= Collected data =

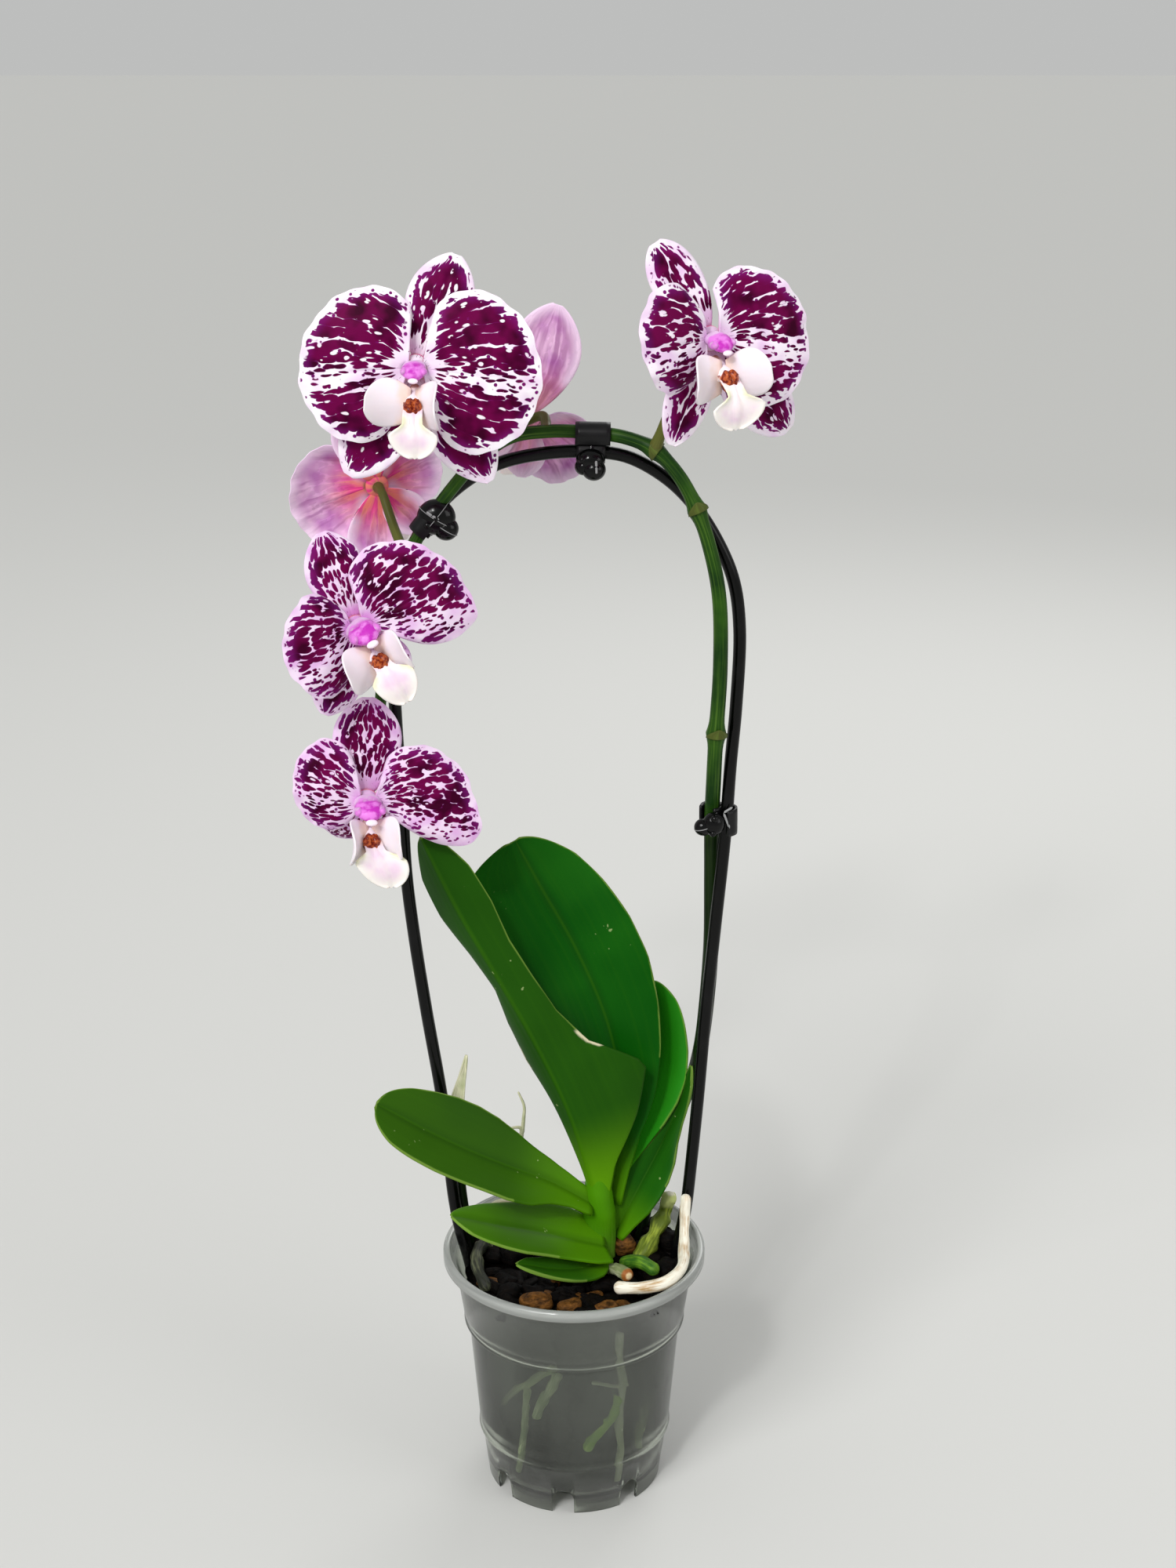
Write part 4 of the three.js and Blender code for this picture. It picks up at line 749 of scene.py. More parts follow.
def stemParts():
    f = stemShape
    shares = np.linspace(0, 1, 260)
    line = alongSpline(f["path"], shares)[0]
    turnAt = f["middleAt"]
    radii = np.where(shares < turnAt, f["foot"] + (f["middle"] - f["foot"]) * (shares / turnAt) ** 2,
                     f["middle"] + (f["tip"] - f["middle"]) * (shares - turnAt) / (1 - turnAt))
    for joint in f["joints"]:
        away = np.linalg.norm(line - joint, axis=1)
        radii = (radii + f["jointSwell"] * np.exp(-((away / f["jointLength"]) ** 2))
                 + f["ringSwell"] * np.exp(-((away / f["ringLength"]) ** 2)))
    parts = [rodPart(line, roundedEnds(line, radii, start=False), 20)]
    # a dry sheath scale hugs each joint
    for joint in f["joints"]:
        i = int(np.argmin(np.linalg.norm(line - joint, axis=1)))
        ahead = unit(line[i + 2] - line[i - 2])
        beside = unit(np.cross(ahead, [0.2, -1, 0.1]))
        front = np.cross(beside, ahead)
        radius = radii[i] + 0.15

        def surface(a, b):
            turn = b * (1 - 0.92 * a ** 1.5) * 1.3
            grown = radius + 0.25 * a
            return offBy(line[i], (ahead, a * f["scaleLength"] - f["scaleUnder"]),
                         (beside, np.sin(turn) * grown), (front, np.cos(turn) * grown))

        scale = bladePart(np.linspace(0, 1, 12), 15, surface, lambda a, b: 0.55 - 0.3 * a, (7, 40))
        parts.append(labelled(scale, 0.55))
    t = np.linspace(0, 1, 40)
    size = f["stalkRoot"] + (f["stalkTip"] - f["stalkRoot"]) * t
    size = size + 0.5 * np.exp(-((t / 0.08) ** 2)) + 0.5 * np.exp(-(((t - 1) / 0.1) ** 2))
    for bloom in blooms.values():
        pose = bloomPose(bloom)
        back = [tuple(pose @ Vector((0, 0, z))) for z in (-10.35, -3.2)]
        parts.append(labelled(rodPart(alongSpline(bloom["pedicel"] + back, t)[0], size, 16), 0.3))
    return parts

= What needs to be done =
Give the listing above again, word for word.

= Result of the task =
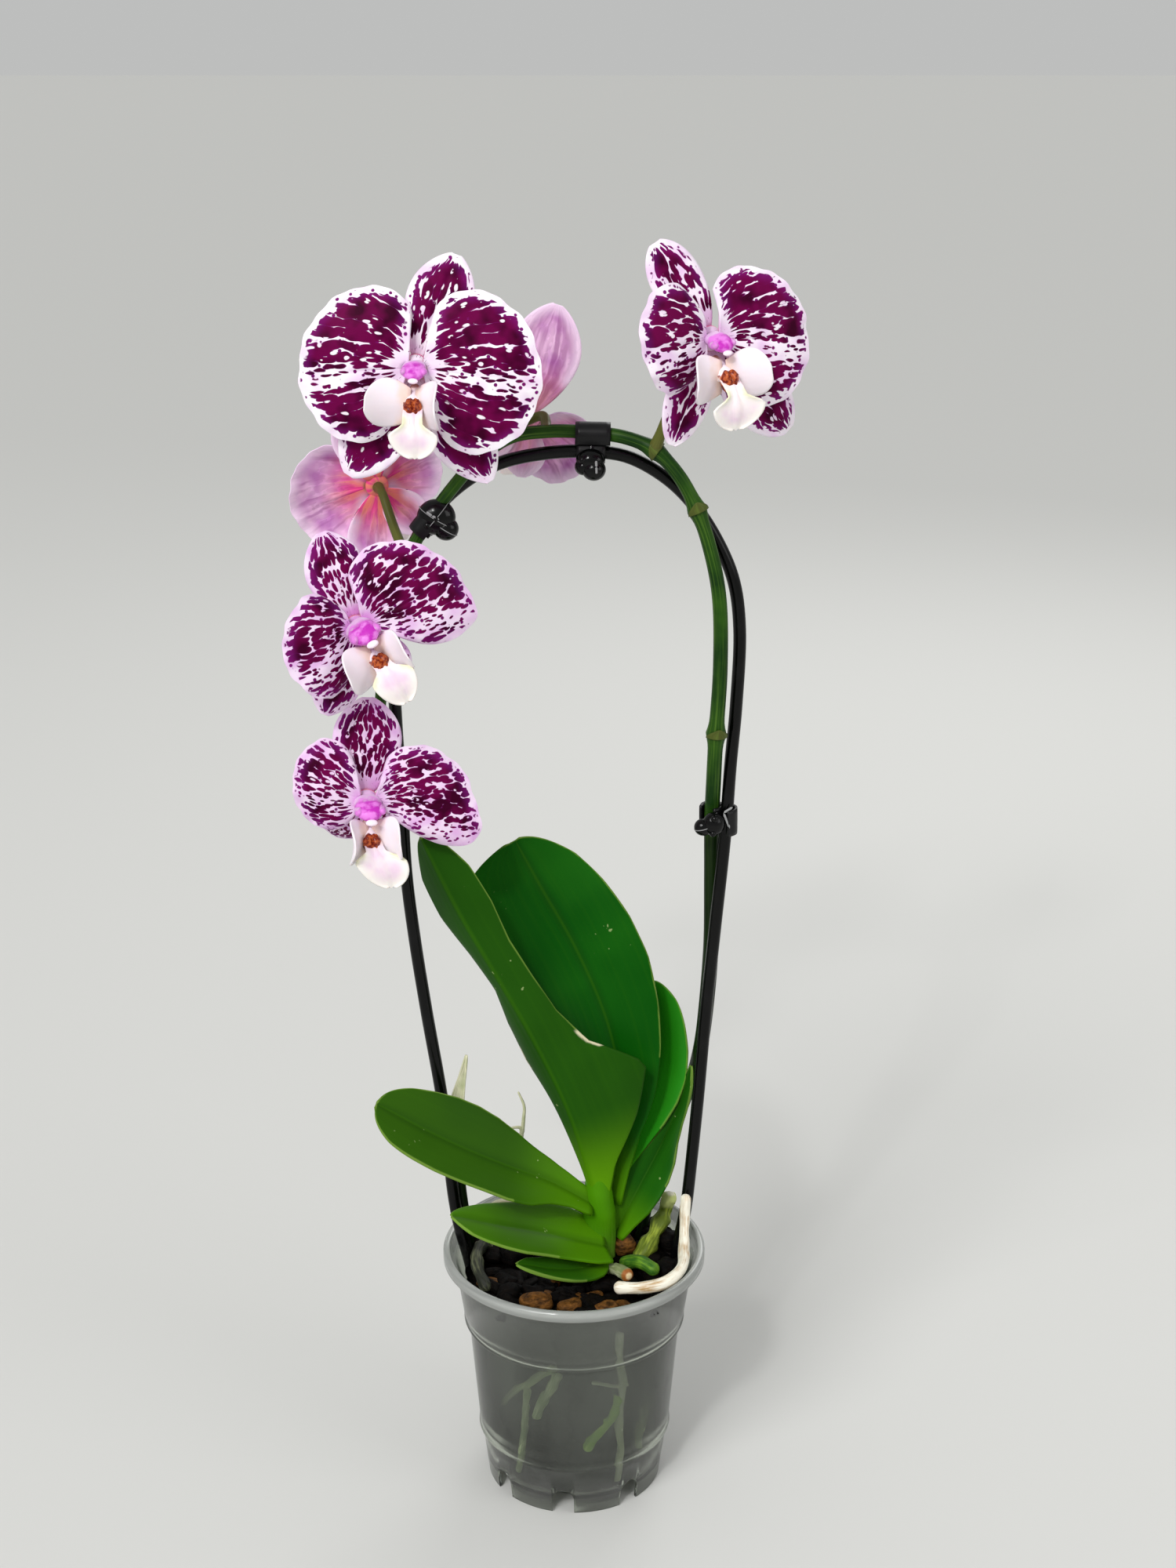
Write part 4 of the three.js and Blender code for this picture. It picks up at line 749 of scene.py. More parts follow.
def stemParts():
    f = stemShape
    shares = np.linspace(0, 1, 260)
    line = alongSpline(f["path"], shares)[0]
    turnAt = f["middleAt"]
    radii = np.where(shares < turnAt, f["foot"] + (f["middle"] - f["foot"]) * (shares / turnAt) ** 2,
                     f["middle"] + (f["tip"] - f["middle"]) * (shares - turnAt) / (1 - turnAt))
    for joint in f["joints"]:
        away = np.linalg.norm(line - joint, axis=1)
        radii = (radii + f["jointSwell"] * np.exp(-((away / f["jointLength"]) ** 2))
                 + f["ringSwell"] * np.exp(-((away / f["ringLength"]) ** 2)))
    parts = [rodPart(line, roundedEnds(line, radii, start=False), 20)]
    # a dry sheath scale hugs each joint
    for joint in f["joints"]:
        i = int(np.argmin(np.linalg.norm(line - joint, axis=1)))
        ahead = unit(line[i + 2] - line[i - 2])
        beside = unit(np.cross(ahead, [0.2, -1, 0.1]))
        front = np.cross(beside, ahead)
        radius = radii[i] + 0.15

        def surface(a, b):
            turn = b * (1 - 0.92 * a ** 1.5) * 1.3
            grown = radius + 0.25 * a
            return offBy(line[i], (ahead, a * f["scaleLength"] - f["scaleUnder"]),
                         (beside, np.sin(turn) * grown), (front, np.cos(turn) * grown))

        scale = bladePart(np.linspace(0, 1, 12), 15, surface, lambda a, b: 0.55 - 0.3 * a, (7, 40))
        parts.append(labelled(scale, 0.55))
    t = np.linspace(0, 1, 40)
    size = f["stalkRoot"] + (f["stalkTip"] - f["stalkRoot"]) * t
    size = size + 0.5 * np.exp(-((t / 0.08) ** 2)) + 0.5 * np.exp(-(((t - 1) / 0.1) ** 2))
    for bloom in blooms.values():
        pose = bloomPose(bloom)
        back = [tuple(pose @ Vector((0, 0, z))) for z in (-10.35, -3.2)]
        parts.append(labelled(rodPart(alongSpline(bloom["pedicel"] + back, t)[0], size, 16), 0.3))
    return parts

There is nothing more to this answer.